Dans une grande interview au Figaro-magazine le 31 mars dernier, Michel Onfray dresse un portrait angoissant de la France. Son constat est pourtant juste, mais sa mise en perspective m’interroge. Quand le philosophe se résigne à penser qu’aucune éthique, ni politique ne pourrait contrecarrer l’avachissement civilisationnel actuel, je reste sans voix. Cela revient à contester le cœur même de ce qu’il défend quand il convoque le peuple de France et son histoire comme témoins de nos valeurs. Cette France qui a traversé tant d’épreuves sans céder au fatalisme n’est pas celle que projette le philosophe. La France est une inspiration avant d’être une nation disait Simone Weil en 1942 à Londres. Elle est aussi l’objet d’une compassion dès lors qu’elle s’égare. Jeanne d’Arc disait avoir pitié pour le Royaume de France. Il manque à Michel Onfray, l’espérance. Au modèle de la méduse qu’il cite pour dénoncer l’insipidité du monde, je préfère l’image du polyèdre développé par le Pape François pour illustrer les richesses de la diversité du monde.
La réification du monde est certes un processus contre nature et mortifère, mais la foi, comme la transcendance, démontrent s’il en est besoin, que les civilisations portent en germe une dynamique d’espérance. Je suis convaincu que cette critique de la civilisation, répétée à l’envie, est terriblement biaisée ; en ce qu’elle oublie les ressorts de l’âme humaine. Cette dimension dont Simone Weil pensait opportunément, que seule, l’idée de la satisfaire méritait un débat de fond. Ce souffle, dont nous perdons à la fois le rythme et le sens, jusqu’à penser qu’il n’appartient qu’à l’histoire. Notre débat politique est si pauvre et ennuyeux : écartelé entre la critique des intellectuels et une action qui s’épuise dans des séries d’ajustements paramétriques. Les taux, les pourcentages et les chiffres ne procèdent pourtant d’aucune grandeur.

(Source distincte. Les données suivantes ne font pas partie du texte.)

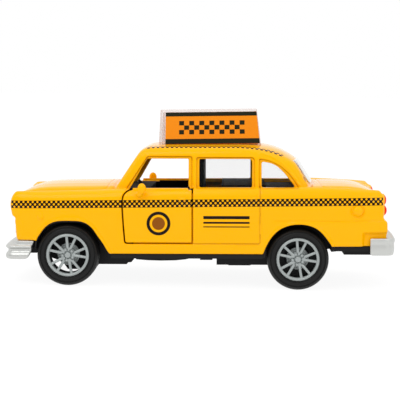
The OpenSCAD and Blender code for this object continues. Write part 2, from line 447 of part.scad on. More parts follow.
// ---- fasteners
module screw(l, r, hr, hh) { translate([0, 0, 0]) difference() { cylinder(r = hr, h = hh); translate([-hr, -0.25, -0.01]) cube([2 * hr, 0.5, 0.4]); translate([-0.25, -hr, -0.01]) cube([0.5, 2 * hr, 0.4]); } translate([0, 0, hh]) cylinder(r = r, h = l); }
module chassis_screws() color(STL) in_body() { translate([-52, 0, 9.2]) screw(7.5, 0.8, 1.9, 1.4); translate([50, 0, 10.7]) screw(7, 0.8, 1.9, 1.2); }
module motor_mount_screws() color(STL) in_body() for (s = [-1, 1]) translate([13, s * 12.4, 8.8]) screw(3.3, 0.6, 1.2, 0.9);
module motor_screws() color(STL) in_body() for (p = [[8.4, 18.8], [35, 18.8]]) translate([p.x, 11.9, p.y]) rotate([90, 0, 0]) screw(5, 0.7, 1.3, 0.9);

body_shell();
left_front_door();
right_front_door();
left_door_hinge_pin();
right_door_hinge_pin();
chassis_base();
interior_tub();
steering_wheel();
window_glazing();
roof_sign_housing();
left_sign_panel();
right_sign_panel();
front_bumper();
rear_bumper();
radiator_grille();
headlamp_lenses();
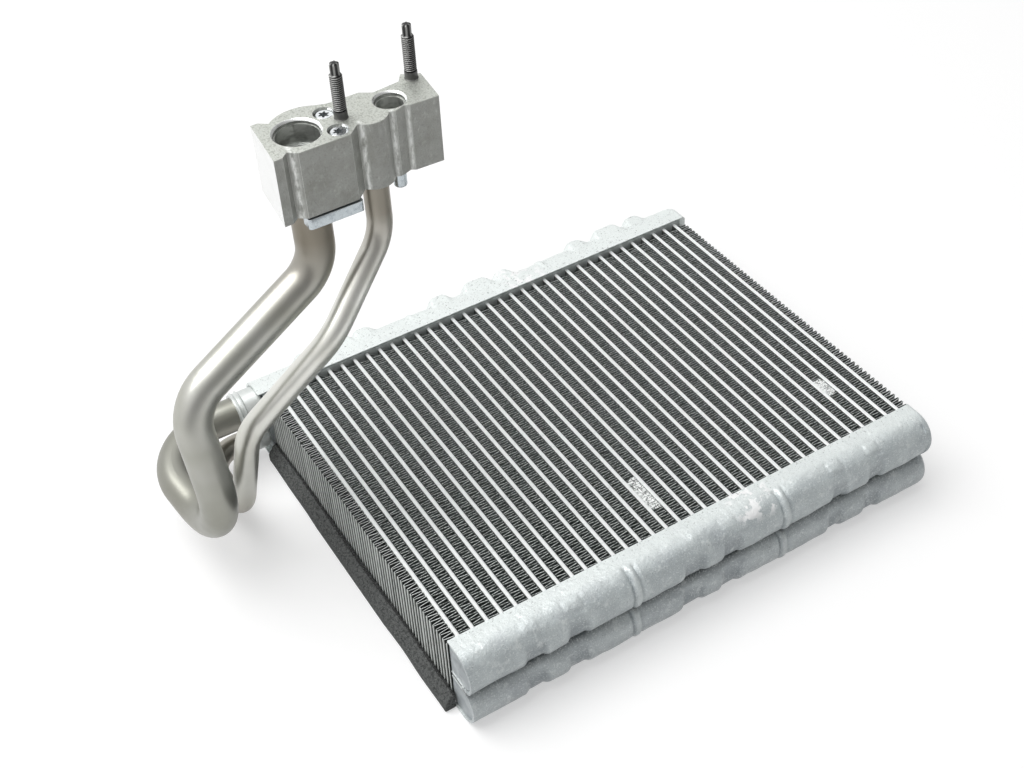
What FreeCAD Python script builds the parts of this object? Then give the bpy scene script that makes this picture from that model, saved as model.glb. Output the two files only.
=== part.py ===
"""Evaporator core: a brazed stack of flat tubes and corrugated fins between two
double-barrel headers, with its suction pipe, liquid pipe and connector block.

Millimetres. +X runs along the headers, +Y along the tubes from the near header
to the far header, +Z up, with the part lying on one face of the core. The shapes
are drawn with X = 0 and Y = 0 at the middle of the core and Z = 0 on the floor,
and are then moved so that the origin is the bottom centre of the whole part.
"""
import FreeCAD, Part
import math
import os

V = FreeCAD.Vector
X_AXIS = V(1, 0, 0)
Y_AXIS = V(0, 1, 0)
Z_AXIS = V(0, 0, 1)

# clearances
braze_gap = 0.05
slide_gap = 0.1

# flat tubes
tube_count = 35
tube_pitch = 8.0
tube_thickness = 2.1
tube_depth = 43.0
tube_nose_chamfer = 0.6
tube_wall = 0.35
tube_rib = 1.0
tube_insertion = 1.2
core_length = 202.3

# corrugated fins, with the metal of many fine waves in fewer thick ones
fin_waves = 12
fin_sheet = 0.34
fin_depth = 41.6
fin_end_gap = 0.8

# headers: two barrels side by side, open towards the core
header_proud = 3.2
barrel_overlap = 3.4
barrel_setback = 7.5
header_wall = 1.6
header_web = 2.4
near_header_start = -143.0
near_header_end = 137.5
far_header_start = -147.2
far_header_end = 140.0
plate_thickness = 1.6
plate_recess = 0.6

# stamped bands round the barrels: wide shallow flats and pairs of narrow grooves
flat_band_places = [12.0, 80.5, 105.0]
flat_band_width = 9.5
flat_band_depth = 0.9
flat_band_slope = 1.8
groove_pair_place = 45.0
groove_pair_spacing = 5.5
groove_width = 2.6
groove_depth = 0.8

# hollow bulges along the far header's upper barrel: place, width and height of each
bulges = [(-112.0, 14.0, 3.8), (-90.0, 18.0, 4.0), (-74.0, 14.0, 3.8), (-23.5, 15.0, 4.4), (2.5, 20.0, 4.8),
          (20.5, 13.0, 4.4), (72.5, 14.0, 4.0), (95.5, 20.0, 4.4), (115.5, 14.0, 4.2)]
bulge_radius = 6.2
bulge_angle = 48.0

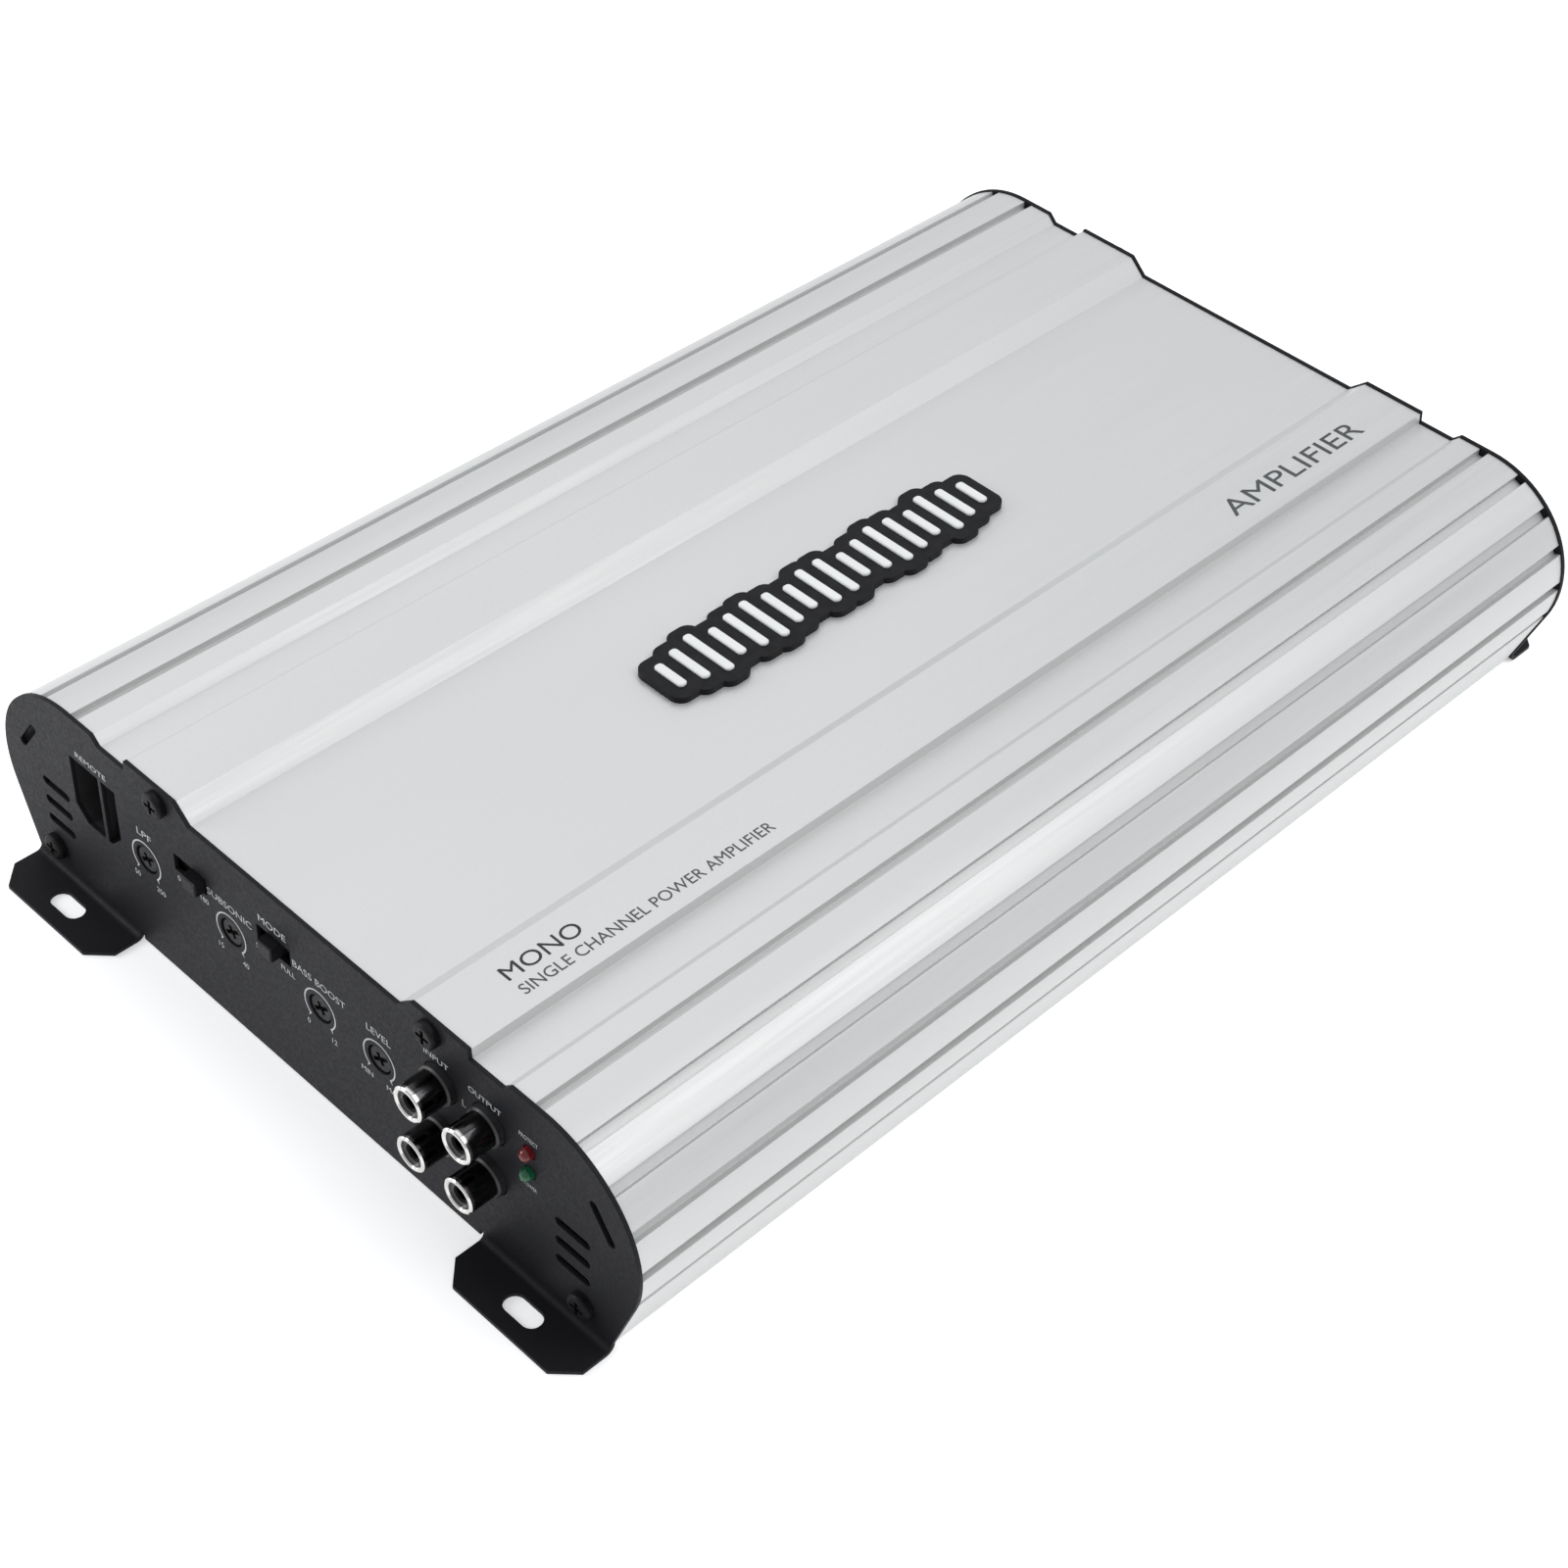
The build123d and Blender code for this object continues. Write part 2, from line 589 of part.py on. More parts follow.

La conversation publique est saturée d’angoisses et de faux espoirs. Je ne veux pas m’y résoudre. Si je suis engagé en politique c’est bien parce que je crois à l’émerveillement et à la vérité ; en cette espérance qu’inspirent toujours les valeurs de liberté, d’audace et de d’altérité ; si je suis indépendant des partis, c’est parce que, faute de souffle, ils nous enferment dans des passions collectives, et promeuvent d’abord des communautés d’intérêt : la servitude volontaire est à l’œuvre dès lors les idéaux passent. Les innovations que dénoncent Michel Onfray ne sont pas un mal en soi ; elles le deviennent quand la politique s’efface. « Malheureux que nous sommes qui avons confondu la fabrication d’un piano avec la composition d’une sonate » rappelait si justement la philosophe Simone Weil.
La politique en vue de quoi ? Du pouvoir ? Car ce sont bien les passions collectives, attisées par ceux qui en font le commerce, qui détruisent progressivement ce que nos valeurs portent ; au risque de nous entrainer vers des dérives totalitaires. Là est le risque du progrès ; il s’émancipe et nous échappe dès lors que nous le voyons comme une fin et non comme un moyen.
Levons la tête de nos écrans, observons la richesse de nos paysages, de nos villages ou de nos patrimoines et nous retrouverons du sens ; partageons la fierté d’appartenir à une terre dont l’histoire et la géographie façonnent les cultures et nous retrouverons une ambition. Quand près de 80% des Français convoquent le village comme l’incarnation réelle ou métaphorique de ce qu’ils aspirent à vivre, alors je reprends espoir. Car l’état d’équilibre que porte une telle aspiration est le socle d’un souffle vrai. Là s’ouvre un chemin d’espérance. Là s’ouvre une perspective authentiquement politique …
Bonsoir Monsieur Fromentin,
J’imagine autant le « désespoir » de Michel Onfray, que je comprends la croyance en l’homme qui est vôtre.
Je navigue entre les deux points de vue uniquement parce je pense que nous aurons du mal à être maîtres de notre destin face à ce qui attend notre civilisation.
Ce qu’amène Michel Onfeay est, à mon sens, plus un constat qu’un désespoir, le second découlant du premier.
Ce qui vous différencie profondément réside dans votre foi et votre croyance, à priori « territoire inconnu » chez le philosophe.
Pour conclure mon modeste point de vue,, je voudrais rapporter la démission de chez Google, apprise aujourd’hui, du scientifique American canadien à l’origine de la création de l’IA, au motif que les entreprises de NT en font quelque chose à l’opposé de ce que à quoi il aspirait.
Cela pose questionnement, quand même.